I found myself behind a hearse the other day. A shiny, silver Cadillac decked out with chrome trim, padded vinyl top, and curtains in the window. Inside, I could see the glossy, rounded top of a casket, the inside of which was no doubt lined with pleated, white fabric and a fluffy pillow to dress it up. The vehicle and the casket were intended to be beautiful and stately, bringing a measure of class and dignity to the deceased. Yet, the whole reason for their existence is death. I couldn’t help but think that somewhere, there was a family whose hearts were breaking at the loss of a loved one.
The grittiness of life exists alongside potential good and beauty in so many situations we encounter. It is a conscious decision to focus on the positive, the beautiful, the blessings. Sitting on my porch on a sunny, warm Saturday morning and enjoying the bustle of life in my neighborhood, that’s not so difficult. At other times, it is a hard-fought resolution not to be mired in the ugliness in the world—whether in my own little sphere or across the globe somewhere.
There’s a verse in Philippians 4 that tells us, “Finally, brothers and sisters, whatever is true, whatever is noble, whatever is right, whatever is pure, whatever is lovely, whatever is admirable—if anything is excellent or praiseworthy—think about such things.” I think that verse is in there because God knows we need to be reminded where to direct our minds in this world that is at once so broken and so glorious.
I know this post echoes others I’ve written—that idea of hope and good in the midst of trial or pain.
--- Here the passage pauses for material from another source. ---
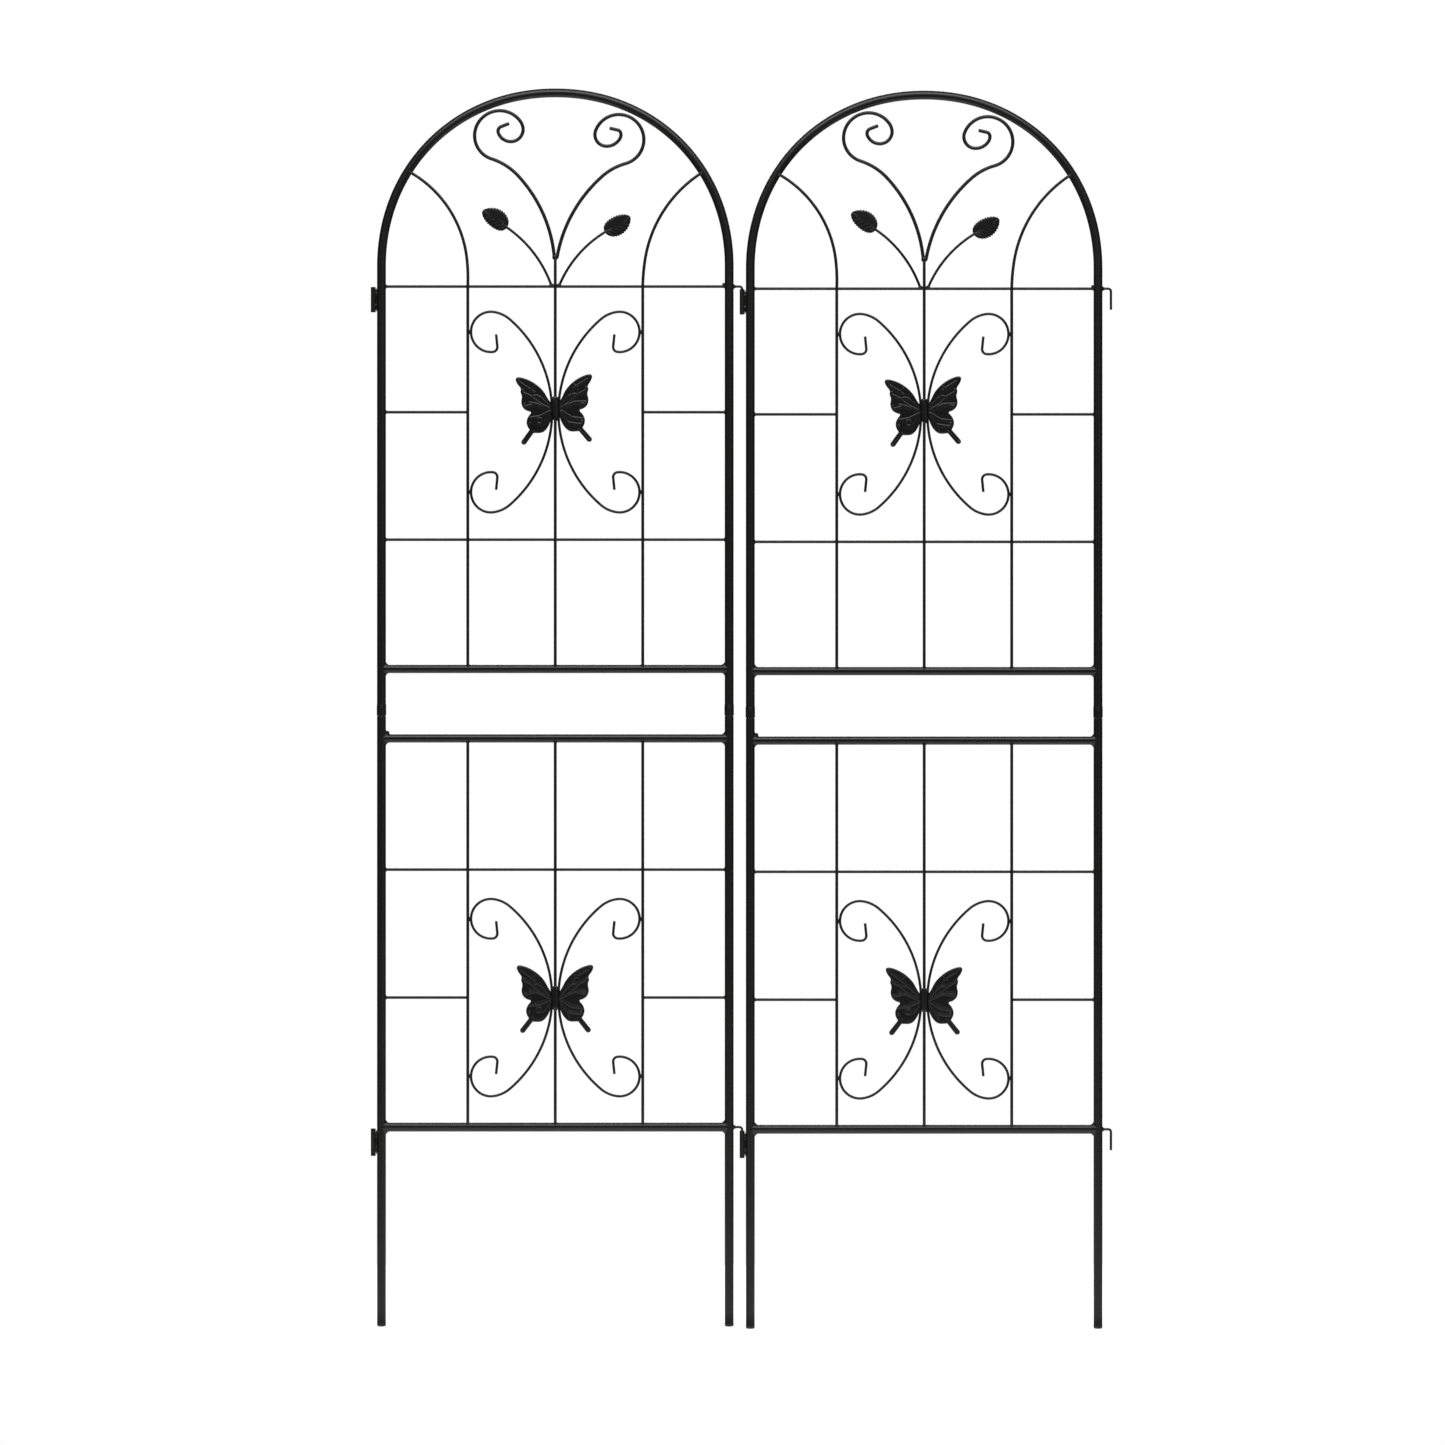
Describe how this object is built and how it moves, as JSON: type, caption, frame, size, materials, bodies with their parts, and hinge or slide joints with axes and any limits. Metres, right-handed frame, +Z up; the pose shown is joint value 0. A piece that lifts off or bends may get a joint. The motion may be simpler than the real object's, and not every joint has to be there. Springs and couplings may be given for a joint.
{
  "type": "metal trellis arch",
  "caption": "Black metal garden trellis of arched panels hooked side by side, with wire grids, curled wires, leaf sprays and stamped butterflies.",
  "frame": {"origin": "on the axis of the hinge between the two panels, at the height of the lowest feet", "axes": "+Z up, front of the panels and their butterflies towards -Y, panels side by side along X"},
  "size_m": [1.056, 0.017, 1.7666],
  "materials": {
    "tube_coat": "satin black powder coat on steel tube",
    "bar_coat": "satin black powder coat on steel tube, a little worn lighter along the top",
    "wire_coat": "satin black powder coat on round steel wire",
    "sheet_coat": "satin black powder coat on stamped sheet",
    "screw_coat": "semi-gloss black"
  },
  "bodies": {
    "left_panel": {"left_panel_arch_tube": "tube_coat", "left_panel_bottom_crossbar": "bar_coat", "left_panel_crown_scrolls": "wire_coat", "left_panel_joint_crossbar": "bar_coat", "left_panel_leaf_spray_left": "sheet_coat", "left_panel_leaf_spray_right": "sheet_coat", "left_panel_leg_left": "tube_coat", "left_panel_leg_right": "tube_coat", "left_panel_lower_butterfly": "sheet_coat", "left_panel_lower_centre_wire": "wire_coat", "left_panel_lower_curl_left": "wire_coat", "left_panel_lower_curl_right": "wire_coat", "left_panel_lower_hook": "wire_coat", "left_panel_lower_rail": "wire_coat", "left_panel_lower_sleeve": "tube_coat", "left_panel_lower_wire_left": "wire_coat", "left_panel_lower_wire_right": "wire_coat", "left_panel_mid_rail": "wire_coat", "left_panel_screw_left": "screw_coat", "left_panel_screw_right": "screw_coat", "left_panel_top_rail": "wire_coat", "left_panel_upper_butterfly": "sheet_coat", "left_panel_upper_centre_wire": "wire_coat", "left_panel_upper_crossbar": "bar_coat", "left_panel_upper_curl_left": "wire_coat", "left_panel_upper_curl_right": "wire_coat", "left_panel_upper_hook": "wire_coat", "left_panel_upper_sleeve": "tube_coat", "left_panel_upper_wire_left": "wire_coat", "left_panel_upper_wire_right": "wire_coat"},
    "right_panel": {"right_panel_arch_tube": "tube_coat", "right_panel_bottom_crossbar": "bar_coat", "right_panel_crown_scrolls": "wire_coat", "right_panel_joint_crossbar": "bar_coat", "right_panel_leaf_spray_left": "sheet_coat", "right_panel_leaf_spray_right": "sheet_coat", "right_panel_leg_left": "tube_coat", "right_panel_leg_right": "tube_coat", "right_panel_lower_butterfly": "sheet_coat", "right_panel_lower_centre_wire": "wire_coat", "right_panel_lower_curl_left": "wire_coat", "right_panel_lower_curl_right": "wire_coat", "right_panel_lower_hook": "wire_coat", "right_panel_lower_rail": "wire_coat", "right_panel_lower_sleeve": "tube_coat", "right_panel_lower_wire_left": "wire_coat", "right_panel_lower_wire_right": "wire_coat", "right_panel_mid_rail": "wire_coat", "right_panel_screw_left": "screw_coat", "right_panel_screw_right": "screw_coat", "right_panel_top_rail": "wire_coat", "right_panel_upper_butterfly": "sheet_coat", "right_panel_upper_centre_wire": "wire_coat", "right_panel_upper_crossbar": "bar_coat", "right_panel_upper_curl_left": "wire_coat", "right_panel_upper_curl_right": "wire_coat", "right_panel_upper_hook": "wire_coat", "right_panel_upper_sleeve": "tube_coat", "right_panel_upper_wire_left": "wire_coat", "right_panel_upper_wire_right": "wire_coat"}
  },
  "joints": [
    {"name": "panel_hinge", "type": "hinge", "parent": "left_panel", "child": "right_panel", "pos_m": [0, 0, 1.4513], "axis": [0, 0, 1], "range_deg": [-125, 130]}
  ]
}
Perhaps that’s a natural mental space to hang out in when facing a situation like mine. Then again, maybe it’s not so natural. There are plenty of folks I have encountered in the waiting room who clearly do NOT have that bent. Their faces are hardened into a frown, they complain often, and they seem, at least to me, to be miserable. So, I suppose I’m OK with not getting points for originality in my recent writings—if it helps me (and maybe the couple dozen folks who read this blog) to remember to choose to see the good.